Essa informação desmente a lorota segundo a qual ele operava na ilegalidade porque era pressionado pelos clientes.

Mudou o mundo
Lula não foi à reunião do andar de cima do Fórum de Davos nem à do andar de baixo, em Caracas. Em janeiro de 2003, na primeira declaração megalomaníaca de sua Presidência, disse o seguinte: "A sociologia não previa que um ser humano pudesse, ao mesmo tempo, ser respeitado num encontro em Porto Alegre e em Davos". Talvez alguém já tenha explicado ao companheiro a diferença entre astrologia e sociologia. De qualquer forma, astrólogos e sociólogos jamais acharam que ele faltasse aos dois.

Opus magna
De uma senhora que viu todas as modas nos quatro cantos do mundo: "Opus Dei? Estou fora. Sou da opus night".

Barba de molho
Duas pessoas levaram a Lula notícias do desconforto em que estaria o ex-tesoureiro do PT Delúbio Soares. A exposição a que foi submetido levou-o a evitar aparições públicas. Nos dois casos, "nosso guia" lastimou a situação, mas comentou que, se Delúbio cortar a barba, poderá ir aonde quiser.

Triângulo do veneno
O ex-senador Sérgio Machado, presidente da Transpetro (dona de encomendas para 26 navios), encrencou-se com três elementos inofensivos que, juntos, se transformam em veneno: político, banco estatal e fundo de pensão. Em 1995, uma empresa cearense da qual era sócio majoritário e fiador formou uma sociedade para lançar debêntures no mercado. O papel agradou aos diretores do fundo de pensão do Banco do Nordeste, que agasalhou 58% da emissão. Micaram.
O papelório transformou-se numa briga que já gerou quatro ações judiciais. Em 1999, a mesma empresa de Machado tomou um empréstimo de US$ 1 milhão no Banco do Nordeste. Meses depois, ele saiu da sociedade.
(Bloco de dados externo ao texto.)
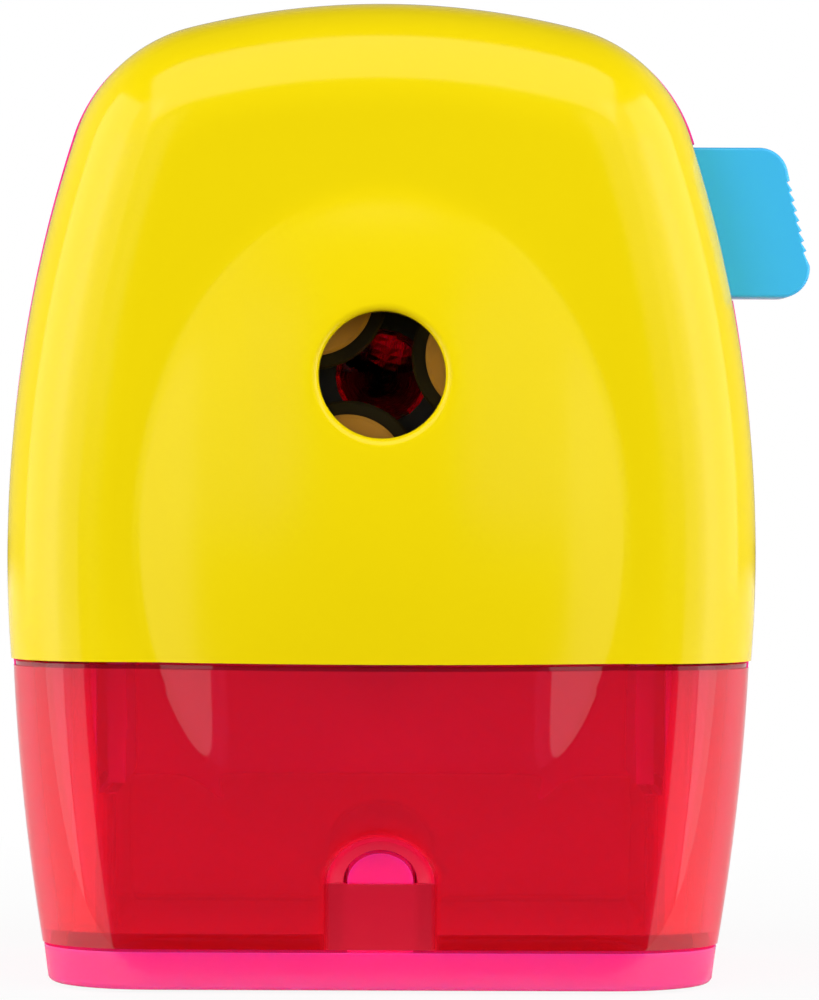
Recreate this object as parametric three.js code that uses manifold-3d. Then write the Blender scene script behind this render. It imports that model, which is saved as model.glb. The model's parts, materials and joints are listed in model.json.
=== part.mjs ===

Para seu infortúnio, a dívida que assumiu como fiador não foi quitada. Os devedores brigam na Justiça. Está decidido que o valor da dívida será estabelecido por arbitragem e há uma audiência preliminar marcada para o dia 5 de abril.

Ciúme
Há uma carga de eletricidade no ar do Planalto contra o ministro Antonio Palocci. Ele estaria conversando demais com grão-tucanos.